### Aim
Print all records exactly, leaving nothing out.

### Data entries
● ● ● ●
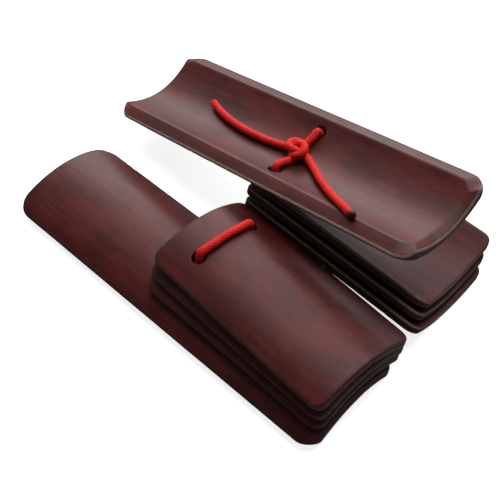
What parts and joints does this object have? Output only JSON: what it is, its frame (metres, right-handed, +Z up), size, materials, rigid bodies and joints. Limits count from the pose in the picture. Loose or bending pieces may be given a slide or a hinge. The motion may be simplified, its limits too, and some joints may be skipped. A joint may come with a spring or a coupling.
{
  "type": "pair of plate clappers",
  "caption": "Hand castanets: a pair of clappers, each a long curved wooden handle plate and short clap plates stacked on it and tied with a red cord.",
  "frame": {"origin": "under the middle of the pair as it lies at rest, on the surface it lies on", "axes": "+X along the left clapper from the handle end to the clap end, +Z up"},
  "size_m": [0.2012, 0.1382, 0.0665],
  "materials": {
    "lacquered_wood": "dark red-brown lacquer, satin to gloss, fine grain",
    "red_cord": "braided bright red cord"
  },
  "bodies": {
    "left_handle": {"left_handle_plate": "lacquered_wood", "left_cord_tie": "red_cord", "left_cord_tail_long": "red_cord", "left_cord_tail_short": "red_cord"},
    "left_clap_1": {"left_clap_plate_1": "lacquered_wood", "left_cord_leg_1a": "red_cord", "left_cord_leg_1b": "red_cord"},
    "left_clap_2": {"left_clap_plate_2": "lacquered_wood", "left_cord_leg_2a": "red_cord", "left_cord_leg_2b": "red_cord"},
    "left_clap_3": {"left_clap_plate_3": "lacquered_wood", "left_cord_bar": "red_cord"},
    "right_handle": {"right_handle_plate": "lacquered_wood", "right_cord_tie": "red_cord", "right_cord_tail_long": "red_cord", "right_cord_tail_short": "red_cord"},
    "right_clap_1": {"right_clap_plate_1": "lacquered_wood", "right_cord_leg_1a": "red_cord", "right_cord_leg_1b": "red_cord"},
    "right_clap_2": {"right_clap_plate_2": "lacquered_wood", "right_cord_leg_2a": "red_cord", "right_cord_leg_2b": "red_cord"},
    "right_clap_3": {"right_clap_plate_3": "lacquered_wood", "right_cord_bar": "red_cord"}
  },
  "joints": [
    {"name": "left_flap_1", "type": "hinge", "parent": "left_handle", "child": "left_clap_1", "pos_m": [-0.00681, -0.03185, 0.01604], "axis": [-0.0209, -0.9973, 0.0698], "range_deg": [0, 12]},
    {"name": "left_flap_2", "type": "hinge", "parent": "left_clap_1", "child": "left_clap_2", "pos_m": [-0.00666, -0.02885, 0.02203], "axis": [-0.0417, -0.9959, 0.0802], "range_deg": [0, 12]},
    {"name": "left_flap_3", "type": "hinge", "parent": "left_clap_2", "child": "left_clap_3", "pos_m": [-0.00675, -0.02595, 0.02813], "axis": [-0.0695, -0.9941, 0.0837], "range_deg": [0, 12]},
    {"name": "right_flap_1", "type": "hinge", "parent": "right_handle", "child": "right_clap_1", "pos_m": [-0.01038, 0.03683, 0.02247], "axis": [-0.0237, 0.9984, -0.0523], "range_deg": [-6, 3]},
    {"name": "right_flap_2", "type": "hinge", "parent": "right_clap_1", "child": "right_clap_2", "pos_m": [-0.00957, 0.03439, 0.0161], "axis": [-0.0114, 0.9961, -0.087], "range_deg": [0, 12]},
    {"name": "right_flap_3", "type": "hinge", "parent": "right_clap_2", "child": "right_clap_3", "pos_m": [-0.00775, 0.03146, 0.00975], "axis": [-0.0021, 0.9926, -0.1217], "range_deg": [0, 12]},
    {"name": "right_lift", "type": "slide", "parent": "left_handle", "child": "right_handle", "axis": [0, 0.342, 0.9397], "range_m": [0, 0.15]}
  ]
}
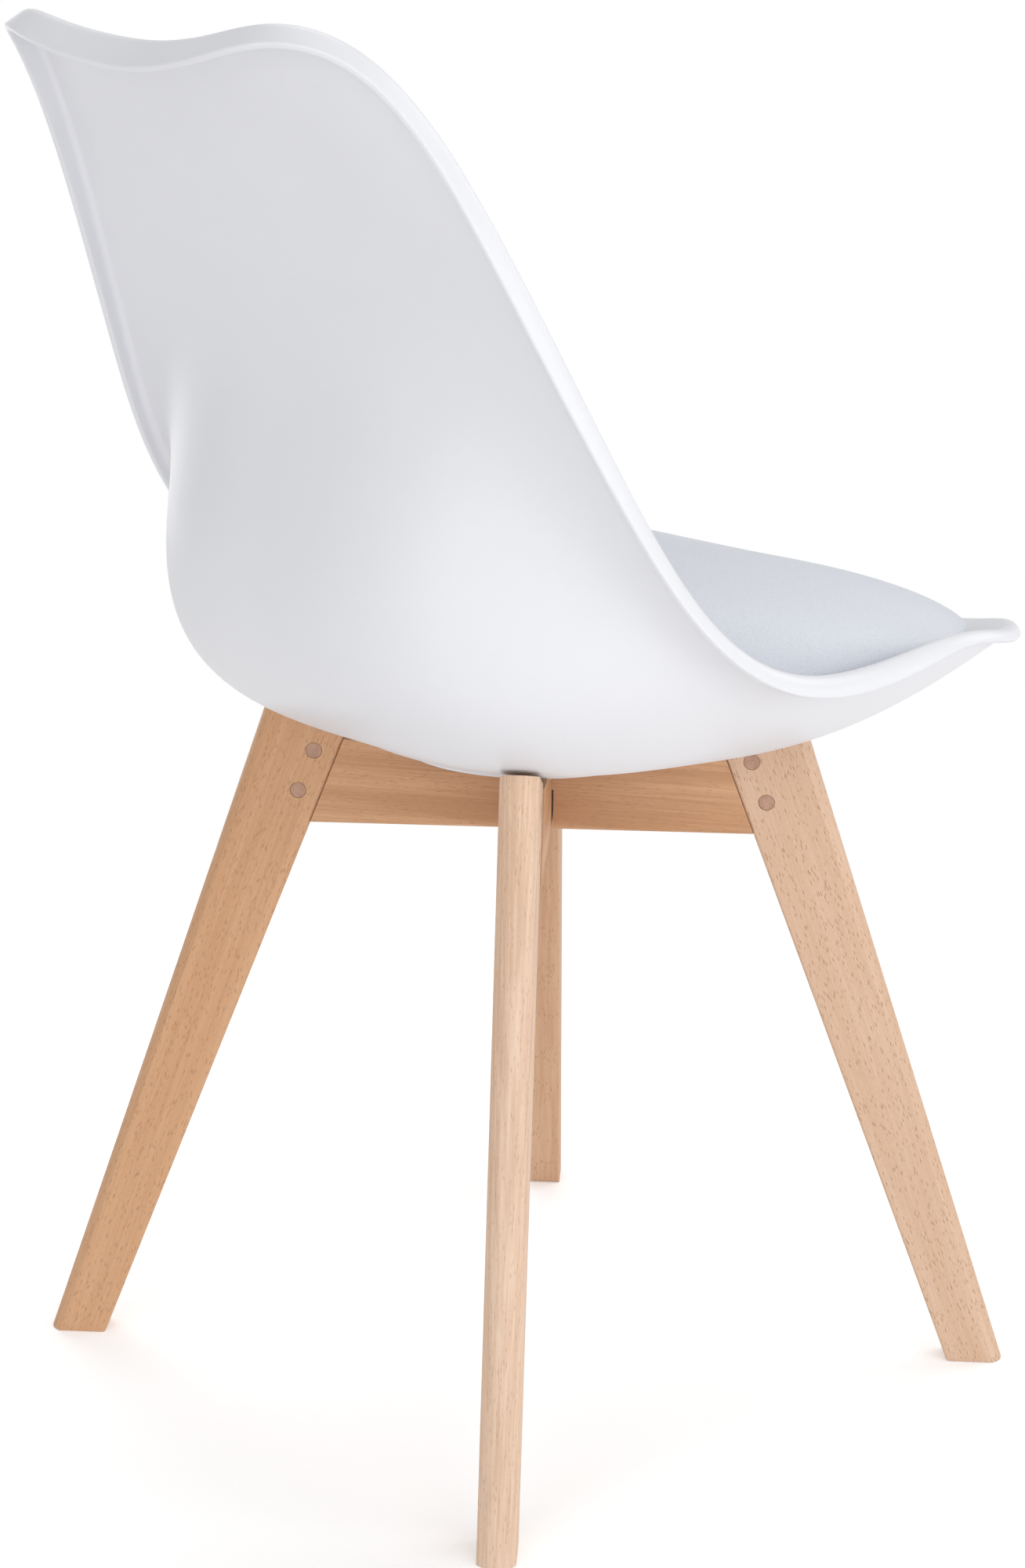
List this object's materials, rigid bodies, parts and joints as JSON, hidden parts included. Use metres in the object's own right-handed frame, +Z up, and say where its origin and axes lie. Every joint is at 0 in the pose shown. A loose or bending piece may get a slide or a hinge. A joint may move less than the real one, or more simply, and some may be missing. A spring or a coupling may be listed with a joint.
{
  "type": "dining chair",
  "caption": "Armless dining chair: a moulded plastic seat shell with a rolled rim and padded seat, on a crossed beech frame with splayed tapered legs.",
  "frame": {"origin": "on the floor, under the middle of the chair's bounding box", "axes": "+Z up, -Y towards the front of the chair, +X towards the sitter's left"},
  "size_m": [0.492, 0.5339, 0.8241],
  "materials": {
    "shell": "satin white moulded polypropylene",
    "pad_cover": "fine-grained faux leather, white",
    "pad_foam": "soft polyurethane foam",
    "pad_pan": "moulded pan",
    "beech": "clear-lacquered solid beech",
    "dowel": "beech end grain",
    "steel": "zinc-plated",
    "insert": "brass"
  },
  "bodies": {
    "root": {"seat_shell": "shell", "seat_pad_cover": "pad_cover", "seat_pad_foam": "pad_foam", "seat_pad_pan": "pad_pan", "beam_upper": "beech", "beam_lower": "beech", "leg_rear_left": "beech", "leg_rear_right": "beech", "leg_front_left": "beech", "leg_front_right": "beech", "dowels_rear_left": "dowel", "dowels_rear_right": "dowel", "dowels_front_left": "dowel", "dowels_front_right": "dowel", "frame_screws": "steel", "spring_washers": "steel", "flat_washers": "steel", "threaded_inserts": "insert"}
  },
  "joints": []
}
● ● ● ●
### Output of the exercise
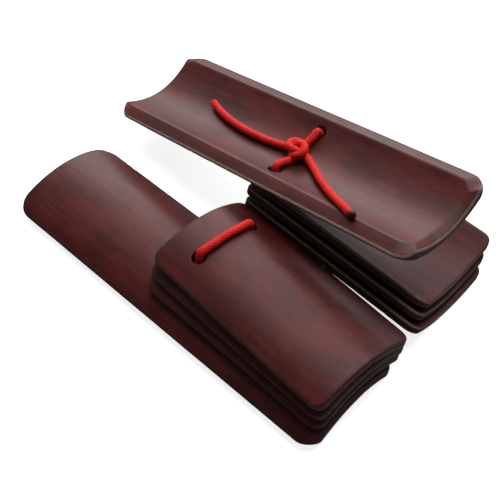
What parts and joints does this object have? Output only JSON: what it is, its frame (metres, right-handed, +Z up), size, materials, rigid bodies and joints. Limits count from the pose in the picture. Loose or bending pieces may be given a slide or a hinge. The motion may be simplified, its limits too, and some joints may be skipped. A joint may come with a spring or a coupling.
{
  "type": "pair of plate clappers",
  "caption": "Hand castanets: a pair of clappers, each a long curved wooden handle plate and short clap plates stacked on it and tied with a red cord.",
  "frame": {"origin": "under the middle of the pair as it lies at rest, on the surface it lies on", "axes": "+X along the left clapper from the handle end to the clap end, +Z up"},
  "size_m": [0.2012, 0.1382, 0.0665],
  "materials": {
    "lacquered_wood": "dark red-brown lacquer, satin to gloss, fine grain",
    "red_cord": "braided bright red cord"
  },
  "bodies": {
    "left_handle": {"left_handle_plate": "lacquered_wood", "left_cord_tie": "red_cord", "left_cord_tail_long": "red_cord", "left_cord_tail_short": "red_cord"},
    "left_clap_1": {"left_clap_plate_1": "lacquered_wood", "left_cord_leg_1a": "red_cord", "left_cord_leg_1b": "red_cord"},
    "left_clap_2": {"left_clap_plate_2": "lacquered_wood", "left_cord_leg_2a": "red_cord", "left_cord_leg_2b": "red_cord"},
    "left_clap_3": {"left_clap_plate_3": "lacquered_wood", "left_cord_bar": "red_cord"},
    "right_handle": {"right_handle_plate": "lacquered_wood", "right_cord_tie": "red_cord", "right_cord_tail_long": "red_cord", "right_cord_tail_short": "red_cord"},
    "right_clap_1": {"right_clap_plate_1": "lacquered_wood", "right_cord_leg_1a": "red_cord", "right_cord_leg_1b": "red_cord"},
    "right_clap_2": {"right_clap_plate_2": "lacquered_wood", "right_cord_leg_2a": "red_cord", "right_cord_leg_2b": "red_cord"},
    "right_clap_3": {"right_clap_plate_3": "lacquered_wood", "right_cord_bar": "red_cord"}
  },
  "joints": [
    {"name": "left_flap_1", "type": "hinge", "parent": "left_handle", "child": "left_clap_1", "pos_m": [-0.00681, -0.03185, 0.01604], "axis": [-0.0209, -0.9973, 0.0698], "range_deg": [0, 12]},
    {"name": "left_flap_2", "type": "hinge", "parent": "left_clap_1", "child": "left_clap_2", "pos_m": [-0.00666, -0.02885, 0.02203], "axis": [-0.0417, -0.9959, 0.0802], "range_deg": [0, 12]},
    {"name": "left_flap_3", "type": "hinge", "parent": "left_clap_2", "child": "left_clap_3", "pos_m": [-0.00675, -0.02595, 0.02813], "axis": [-0.0695, -0.9941, 0.0837], "range_deg": [0, 12]},
    {"name": "right_flap_1", "type": "hinge", "parent": "right_handle", "child": "right_clap_1", "pos_m": [-0.01038, 0.03683, 0.02247], "axis": [-0.0237, 0.9984, -0.0523], "range_deg": [-6, 3]},
    {"name": "right_flap_2", "type": "hinge", "parent": "right_clap_1", "child": "right_clap_2", "pos_m": [-0.00957, 0.03439, 0.0161], "axis": [-0.0114, 0.9961, -0.087], "range_deg": [0, 12]},
    {"name": "right_flap_3", "type": "hinge", "parent": "right_clap_2", "child": "right_clap_3", "pos_m": [-0.00775, 0.03146, 0.00975], "axis": [-0.0021, 0.9926, -0.1217], "range_deg": [0, 12]},
    {"name": "right_lift", "type": "slide", "parent": "left_handle", "child": "right_handle", "axis": [0, 0.342, 0.9397], "range_m": [0, 0.15]}
  ]
}
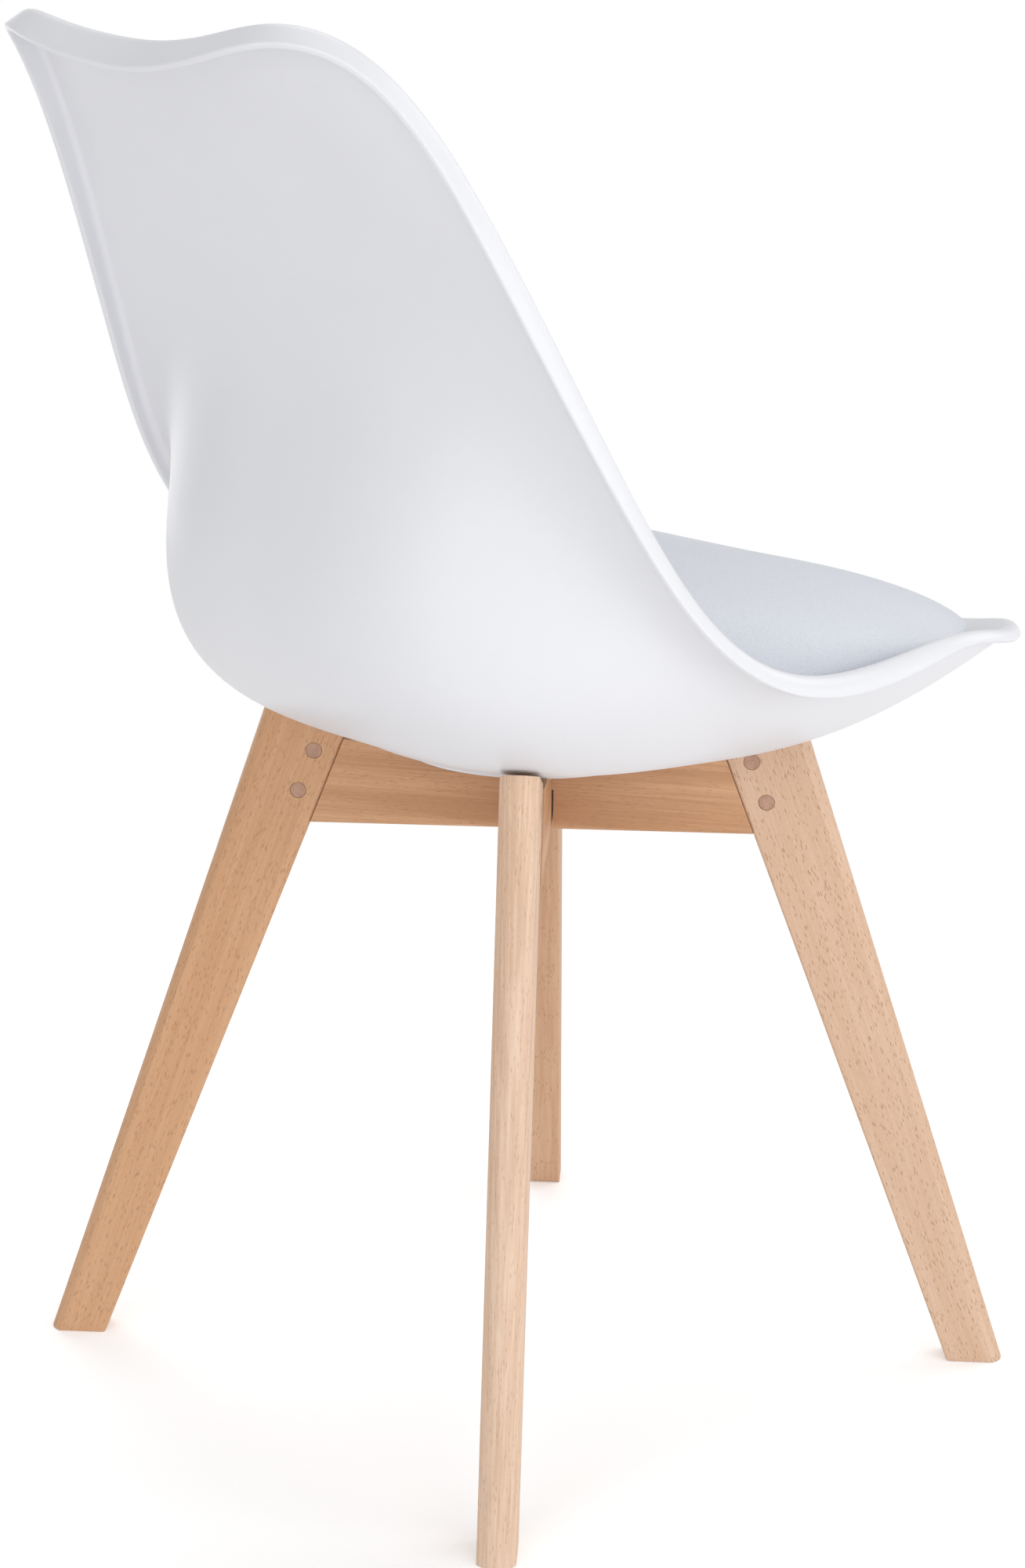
List this object's materials, rigid bodies, parts and joints as JSON, hidden parts included. Use metres in the object's own right-handed frame, +Z up, and say where its origin and axes lie. Every joint is at 0 in the pose shown. A loose or bending piece may get a slide or a hinge. A joint may move less than the real one, or more simply, and some may be missing. A spring or a coupling may be listed with a joint.
{
  "type": "dining chair",
  "caption": "Armless dining chair: a moulded plastic seat shell with a rolled rim and padded seat, on a crossed beech frame with splayed tapered legs.",
  "frame": {"origin": "on the floor, under the middle of the chair's bounding box", "axes": "+Z up, -Y towards the front of the chair, +X towards the sitter's left"},
  "size_m": [0.492, 0.5339, 0.8241],
  "materials": {
    "shell": "satin white moulded polypropylene",
    "pad_cover": "fine-grained faux leather, white",
    "pad_foam": "soft polyurethane foam",
    "pad_pan": "moulded pan",
    "beech": "clear-lacquered solid beech",
    "dowel": "beech end grain",
    "steel": "zinc-plated",
    "insert": "brass"
  },
  "bodies": {
    "root": {"seat_shell": "shell", "seat_pad_cover": "pad_cover", "seat_pad_foam": "pad_foam", "seat_pad_pan": "pad_pan", "beam_upper": "beech", "beam_lower": "beech", "leg_rear_left": "beech", "leg_rear_right": "beech", "leg_front_left": "beech", "leg_front_right": "beech", "dowels_rear_left": "dowel", "dowels_rear_right": "dowel", "dowels_front_left": "dowel", "dowels_front_right": "dowel", "frame_screws": "steel", "spring_washers": "steel", "flat_washers": "steel", "threaded_inserts": "insert"}
  },
  "joints": []
}